* Data block:
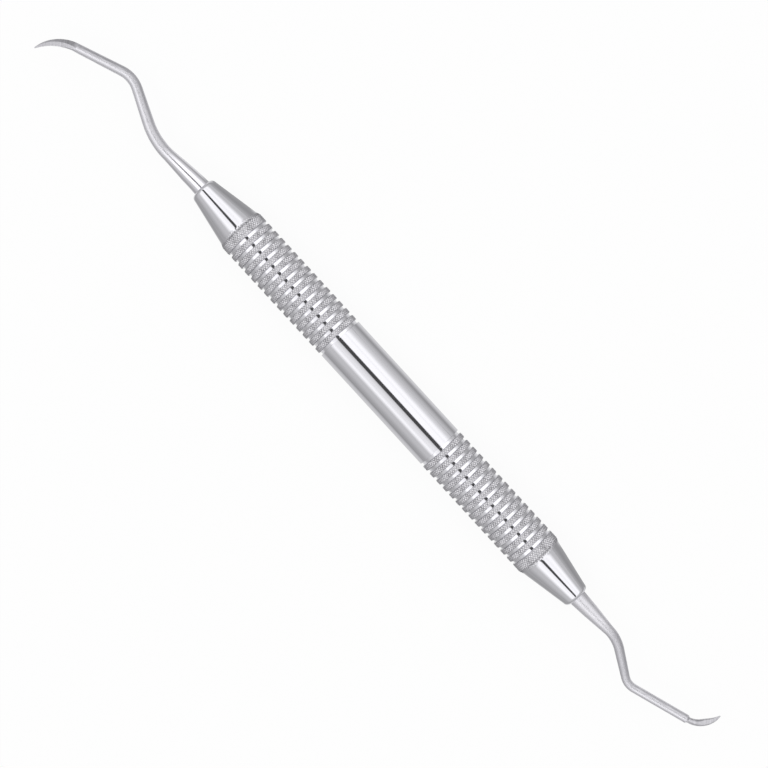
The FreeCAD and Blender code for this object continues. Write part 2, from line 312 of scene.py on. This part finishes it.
def handle_steel():
    """Bright turned steel with fine lathe lines and a few soft smears, brightest in the rings.
    The knurls are duller, with patchy crests, grooves darkened partly by dirt and partly by
    painted shade, and shade painted on the flanks that face sideways."""
    material, start, place = new_finish("handle_steel")
    drawn_out = start.node("ShaderNodeMapping", None, {"Vector": place, "Scale": LATHE_LINES})
    lathe_lines = drawn_out.noise(1, 2)
    smears = place.noise(SMEARS, 3)
    patchy = place.noise(PATCHES, 1).clamped(0.35, 0.65)

    distance = abs(place.along(0))
    y, z = place.along(1), place.along(2)
    radius = start.maths("SQRT", y * y + z * z)
    on_land = radius.clamped(LAND_FOOT, LAND_TOP)
    on_bevel = distance.clamped(SHOULDER_END - KNURL_EDGE, SHOULDER_END)
    knurled = (distance.clamped(BARREL_HALF, BARREL_HALF + KNURL_EDGE)
               * (1 - distance.clamped(KNURL_END, KNURL_END + KNURL_RUN_OUT))
               * start.maths("MAXIMUM", on_land, on_bevel))
    # Darker in the knurls' grooves: partly dirt and partly painted shade in the recesses
    in_groove = (GRIP_RADIUS - radius).clamped(GROOVE_TOP, KNURL_DEPTH) * knurled
    in_ring = (distance.clamped(BARREL_HALF - RING_HALF, BARREL_HALF - RING_FLOOR_HALF)
               * (1 - distance.clamped(LAST_RING + RING_HALF, SHOULDER_END)) * (1 - on_land))
    sideways = facing_sideways(start)
    # Painted shade: the knurls' flanks that face sideways are darkened
    painted_flank_shade = (sideways.clamped(0.7, 0.95) * PLUS_FLANK_PAINTED_SHADE
                 + sideways.clamped(-0.2, -0.8) * MINUS_FLANK_PAINTED_SHADE)

    smooth = in_ring.between((smears * SMEARED).between(STEEL, WORN_STEEL), RING_STEEL)
    crests = (patchy * CRESTS_WORN).between(KNURL_STEEL, WORN_STEEL)
    dirt_and_painted_shade = (in_groove * (0.5 + patchy * 0.5) + painted_flank_shade).clamped(0.0, 1.0)
    tint = knurled.between(smooth, dirt_and_painted_shade.between(crests, GROOVE_STEEL))
    dullness = (STEEL_DULLNESS + smears * SMEAR_DULLNESS
                + knurled * (KNURL_DULLNESS + lathe_lines * LATHE_DULLNESS))
    metal(start, tint, dullness, lathe_lines, LATHE_BUMP)
    return material


tube = knurled_tube("handle_tube")
tube.data.materials.append(handle_steel())
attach(tube, "root")
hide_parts("handle")


# Each working end is one steel bar, bent while soft and tapered. The polishing wheel leaves it
# satin, apart from the left end's first run, which is bright. Shade is painted on the side of
# the bar and blade that faces +Y, eased off at the bar's edge that faces fully +Y, which is
# painted lighter. The blade's faces are left as they come off the grinding stone, with its
# fine scratches across them.
BAR_STEEL = (0.87, 0.86, 0.905)
# The darkest tint, which wear, marks and painted shade mix the bar's steel towards
DARKENED_BAR_STEEL = (0.27, 0.267, 0.285)
SCRATCH_TURN = radians(47.5)
SCRATCH_WIDTH = 0.28 * MM
SCRATCH_LENGTH = 2.5 * MM
LAST_RUN_TURN = radians(19)
POLISH_WIDTH = 0.12 * MM
POLISH_LENGTH = 2.0 * MM
BENDS = (60 * MM, 70 * MM)
BEND_HALF = 2 * MM
HEEL_HALF = 0.5 * MM
BAR_GRAIN = 5200
BAR_SMEARS = 420
SCRATCHES_DARK = 0.25
POINT_DARK = 0.25
GRAIN_DARK = 0.2
POLISH_DARK = 0.6
# How far the painted shade eases off at the bar's edge that faces fully +Y
PAINTED_EDGE_LIGHT = 0.8
BAR_DULLNESS = 0.12
SATIN_DULLNESS = 0.26
WEAR_DULLNESS = 0.5
POLISH_DULLNESS = 0.06
GRAIN_BUMP = 0.02


def ground_steel(name, satin_start, heel, point, wear, side_wear):
    """A bar's steel, satin from satin_start on. Each tuple holds the first run's, the middle run's,
    the last run's and the blade's share: wear all round the bar, and the side share, the shade
    painted on the side facing +Y."""
    material, start, place = new_finish(name)
    grain = place.noise(BAR_GRAIN, 2)
    smears = place.noise(BAR_SMEARS, 3)

    def lines(turn, length, width, depth):
        turned = start.node("ShaderNodeMapping", {"vector_type": "TEXTURE"}, {
            "Vector": place, "Rotation": (0, 0, turn), "Scale": (length, width, depth)})
        return turned.noise(1, 1)

    distance = abs(place.along(0))
    satin = distance.clamped(satin_start, satin_start + 2 * BEND_HALF)
    past_first, past_second = (
        distance.clamped(bend - BEND_HALF, bend + BEND_HALF) for bend in BENDS)
    on_blade = distance.clamped(heel - HEEL_HALF, heel + HEEL_HALF)
    to_point = distance.clamped(heel, point)

    def by_run(first, middle, last, blade):
        return (first + past_first * (middle - first) + past_second * (last - middle)
                + on_blade * (blade - last))

    sideways = facing_sideways(start)
    # Painted light: the painted shade eases off where the bar faces fully +Y, so that edge is
    # painted lighter
    painted_edge_light = sideways.clamped(0.7, 0.95) * (1 - on_blade) * PAINTED_EDGE_LIGHT
    # Painted shade on the side that faces +Y
    shaded_side = sideways.clamped(0.15, 0.45) * (1 - painted_edge_light)
    scratches = lines(SCRATCH_TURN, SCRATCH_WIDTH, SCRATCH_LENGTH, SCRATCH_LENGTH).clamped(0.3, 0.7)
    polish = lines(LAST_RUN_TURN, POLISH_LENGTH, POLISH_WIDTH, POLISH_WIDTH).clamped(0.35, 0.65)
    polish_lines = (polish - 0.5) * past_second * (1 - on_blade)
    all_over = by_run(*wear)
    # The tint: wear, shade painted on the side facing +Y, the blade's scratches, darkening towards
    # the point, and grain
    marks_and_painted_shade = (all_over + shaded_side * by_run(*side_wear) * (1 + polish_lines * POLISH_DARK)
              + on_blade * scratches * SCRATCHES_DARK + to_point * POINT_DARK
              + (grain - 0.5) * GRAIN_DARK)
    tint = marks_and_painted_shade.clamped(0.0, 1.0).between(BAR_STEEL, DARKENED_BAR_STEEL)
    dullness = (BAR_DULLNESS + satin * SATIN_DULLNESS + all_over * WEAR_DULLNESS
                + polish_lines * POLISH_DULLNESS + smears * SMEAR_DULLNESS)
    metal(start, tint, dullness, grain, GRAIN_BUMP)
    return material


def dress(end, **finish):
    """Gives a working end's bar its steel."""
    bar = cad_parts[end]
    bar.data.materials.clear()
    bar.data.materials.append(ground_steel(end + "_steel", **finish))


# The second share of each end is the shade painted on the side facing +Y, run by run
dress("left_working_end", satin_start=58 * MM, heel=87.2 * MM, point=96 * MM,
      wear=(0, 0, 0, 0.1), side_wear=(0, 0.46, 0.55, 0.62))
dress("right_working_end", satin_start=46 * MM, heel=82.4 * MM, point=87 * MM,
      wear=(0, 0.26, 0, 0), side_wear=(0.18, 0.32, 0.45, 0.3))


# The view is the photograph's: from above, turned fifteen degrees towards the instrument's +Y
# side, with the handle's axis falling to the right across the picture.
VIEW_ROLL = radians(15)
AXIS_FALL = radians(47.469)
CAMERA_DISTANCE = 370 * MM
METRES_A_PIXEL = 0.1863 * MM
PICTURE_WIDTH = 768
SENSOR_WIDTH = 36
HANDLE_RIGHT_OF_CENTRE = 5.714 * METRES_A_PIXEL
HANDLE_BELOW_CENTRE = 8.762 * METRES_A_PIXEL
to_camera = Vector((0, sin(VIEW_ROLL), cos(VIEW_ROLL)))
across_handle = Vector((0, cos(VIEW_ROLL), -sin(VIEW_ROLL)))
along_handle = Vector((1, 0, 0))
picture_right = along_handle * cos(AXIS_FALL) + across_handle * sin(AXIS_FALL)
picture_up = across_handle * cos(AXIS_FALL) - along_handle * sin(AXIS_FALL)
aim = picture_up * HANDLE_BELOW_CENTRE - picture_right * HANDLE_RIGHT_OF_CENTRE
camera = bpy.data.objects.new("camera", bpy.data.cameras.new("camera"))
camera.data.sensor_width = SENSOR_WIDTH
camera.data.lens = SENSOR_WIDTH * CAMERA_DISTANCE / (PICTURE_WIDTH * METRES_A_PIXEL)
camera.data.clip_start = 10 * MM
camera.matrix_world = Matrix((picture_right, picture_up, to_camera)).transposed().to_4x4()
camera.matrix_world.translation = aim + to_camera * CAMERA_DISTANCE
bpy.context.scene.collection.objects.link(camera)
bpy.context.scene.camera = camera


# The table is a pale board that the instrument lies on. To the steel it shows painted shades:
# under the smooth waist a white card, with shade painted on its +Y side; the board light close
# by the steel and greyer beyond; and under the noses grey on the +Y side up to the steel.
TABLE_HALF = 600 * MM
CARD_END = 15 * MM
CARD_EDGE = 4 * MM
NOSES_START = 43 * MM
NOSES_END = 54 * MM
NOSES_EDGE = 1 * MM
BOARD_GLOW = 0.93
WHITE = (1, 1, 1)

# The shades that the steel mirrors, each at a distance across the handle in millimetres
SHADES_END = 60
CARD_SHADES = [(-60, 0.38), (-34, 0.55), (-18, 0.70), (7, 0.74), (10, 0.52), (13, 0.36),
               (17, 0.44), (25, 0.56), (56, 0.66)]
BOARD_SHADES = [(-60, 0.46), (-34, 0.42), (-18, 0.40), (-12, 0.48), (-8, 0.74), (-6, 0.90),
                (6, 0.75), (8, 0.62), (12, 0.40), (17, 0.40), (25, 0.44), (56, 0.50)]
NOSE_SHADES = [(-60, 0.46), (-34, 0.42), (-18, 0.40), (-12, 0.42), (-8, 0.58), (-6, 0.75),
               (2, 0.45), (6, 0.40), (13, 0.35), (25, 0.42), (56, 0.50)]

table_mesh = bpy.data.meshes.new("table")
corners = ((-1, -1), (1, -1), (1, 1), (-1, 1))
table_mesh.from_pydata([(TABLE_HALF * x, TABLE_HALF * y, handle_low[2]) for x, y in corners],
                       [], [(0, 1, 2, 3)])
table = bpy.data.objects.new("table", table_mesh)
bpy.context.scene.collection.objects.link(table)


def table_board():
    """White to the camera, with the instrument's faint shadow, and shaded to the steel."""
    material, start, place = new_finish("table_board")
    distance = abs(place.along(0))
    past_card = distance.clamped(CARD_END, CARD_END + CARD_EDGE)
    under_nose = (distance.clamped(NOSES_START - NOSES_EDGE, NOSES_START + NOSES_EDGE)
                  * (1 - distance.clamped(NOSES_END - NOSES_EDGE, NOSES_END + NOSES_EDGE)))
    across = (place.along(1) / MM + SHADES_END) / (2 * SHADES_END)

    def shades(listed):
        stops = [((y + SHADES_END) / (2 * SHADES_END), shade) for y, shade in listed]
        return start.node("ShaderNodeValToRGB", {"stops": stops}, {0: across})

    board_shades = past_card.between(shades(CARD_SHADES), shades(BOARD_SHADES))
    mirrored = under_nose.between(board_shades, shades(NOSE_SHADES))
    camera_ray = start.node("ShaderNodeLightPath", output="Is Camera Ray")
    glossy_ray = start.node("ShaderNodeLightPath", output="Is Glossy Ray")
    shown = camera_ray.between(mirrored, WHITE)
    board = start.node("ShaderNodeBsdfPrincipled", None, {
        "Base Color": shown, "Roughness": 0.9, "Specular IOR Level": 0.0})
    glow = start.node("ShaderNodeEmission", None, {"Color": shown, "Strength": 1.0})
    surface = start.node("ShaderNodeMixShader", None, {
        0: (camera_ray + glossy_ray) * BOARD_GLOW, 1: board, 2: glow})
    start.node("ShaderNodeOutputMaterial", None, {"Surface": surface})
    return material


table_mesh.materials.append(table_board())


# The light is a white tent: a long soft box over the instrument with a dark slit down its
# middle, where the camera looks through, and greyer cloth low down all round. The cloth is a
# little shaded beside the slit, on the low side of it.
TENT_WHITE = 1.25
LOW_SHADE = 0.42
SLIT_DARK = 0.07
SLIT_EDGE = 0.04
SLIT_MIDDLE = -0.04
SLIT_BEND = 0.1
SLIT_HALF = 0.125
SLIT_TAPER = 0.08

# The cloth's brightness by the angle from the camera's line, as a share of half a turn
LOW_CLOTH = [(0.0, 1.0), (0.15, 1.0), (0.185, 0.92), (0.22, 1.0), (0.25, 1.0), (0.297, 0.70),
             (0.33, 0.52), (0.42, 0.50), (0.45, 0.46), (0.54, 0.355), (0.62, 0.32)]
HIGH_CLOTH = [(0.0, 1.0), (0.15, 1.0), (0.185, 0.92), (0.22, 1.0), (0.26, 1.0), (0.297, 0.86),
              (0.333, 0.70), (0.37, 0.62), (0.41, 0.57), (0.6, 0.35)]

world = bpy.data.worlds.new("tent")
bpy.context.scene.world = world
world.use_nodes = True
world.node_tree.nodes.clear()
sky = Wire(world.node_tree)
ray = sky.node("ShaderNodeTexCoord", output="Generated")


def lean_of(axis):
    """How far the ray leans along one direction."""
    product = {"operation": "DOT_PRODUCT"}
    return sky.node("ShaderNodeVectorMath", product, {0: ray, 1: axis}, "Value")


toward = lean_of(to_camera)
sideways = lean_of(across_handle)
lengthways = abs(lean_of(along_handle))

angle = sky.maths("ARCCOSINE", toward) / pi
low_cloth = sky.node("ShaderNodeValToRGB", {"stops": LOW_CLOTH}, {0: angle})
high_cloth = sky.node("ShaderNodeValToRGB", {"stops": HIGH_CLOTH}, {0: angle})
high_side = sideways.clamped(-0.1, 0.1) * (1 - lengthways.clamped(0.1, 0.3))
low_shade = (sideways.clamped(-0.75, -0.17) * (1 - sideways.clamped(-0.06, 0.02))
             * (1 - lengthways.clamped(0.03, 0.12)) * LOW_SHADE)
cloth = (low_cloth * (1 - high_side) + high_cloth * high_side) * (1 - low_shade) * TENT_WHITE

# The slit narrows towards the handle's ends, and bends away to the low side there
slit_middle = SLIT_MIDDLE - lengthways * SLIT_BEND
slit_half = SLIT_HALF - lengthways * SLIT_TAPER
from_slit = abs(sideways - slit_middle) - slit_half
slit = (1 - from_slit.clamped(0.0, SLIT_EDGE)) * toward.clamped(0.6, 0.7)

seen = sky.node("ShaderNodeLightPath", output="Is Camera Ray")
light = seen.between(cloth * (1 - slit) + slit * SLIT_DARK, WHITE)
tent = sky.node("ShaderNodeBackground", None, {"Color": light, "Strength": 1.0})
sky.node("ShaderNodeOutputWorld", None, {"Surface": tent})


bpy.context.scene.view_settings.view_transform = "Standard"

* Goal: Reproduce only the lines from the top of the material through the one bearing "patchy = place.noise(PATCHES, 1).clamped(0.35, 0.65)", each exactly as it stands.

* Exercise solution:
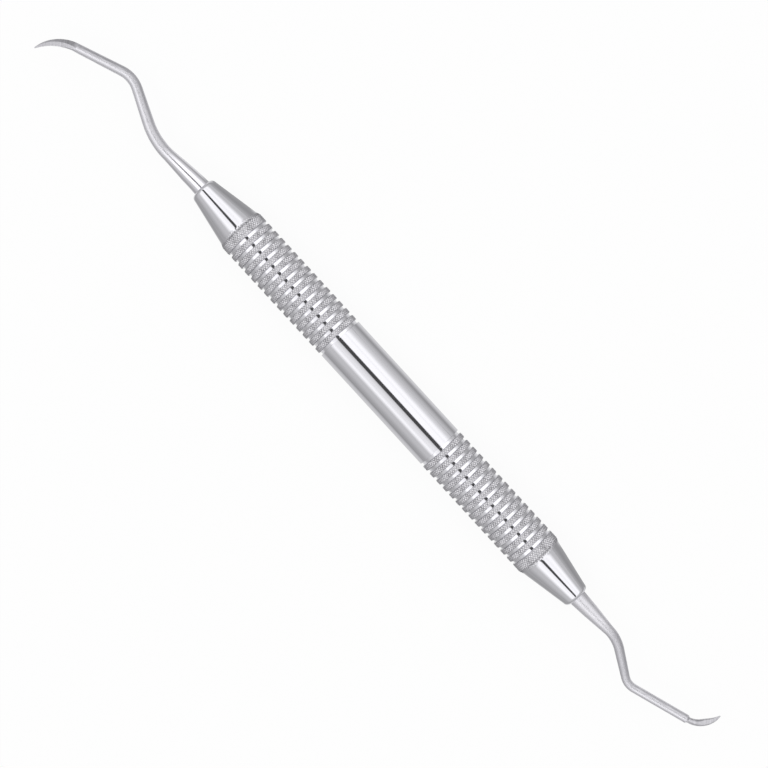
The FreeCAD and Blender code for this object continues. Write part 2, from line 312 of scene.py on. This part finishes it.
def handle_steel():
    """Bright turned steel with fine lathe lines and a few soft smears, brightest in the rings.
    The knurls are duller, with patchy crests, grooves darkened partly by dirt and partly by
    painted shade, and shade painted on the flanks that face sideways."""
    material, start, place = new_finish("handle_steel")
    drawn_out = start.node("ShaderNodeMapping", None, {"Vector": place, "Scale": LATHE_LINES})
    lathe_lines = drawn_out.noise(1, 2)
    smears = place.noise(SMEARS, 3)
    patchy = place.noise(PATCHES, 1).clamped(0.35, 0.65)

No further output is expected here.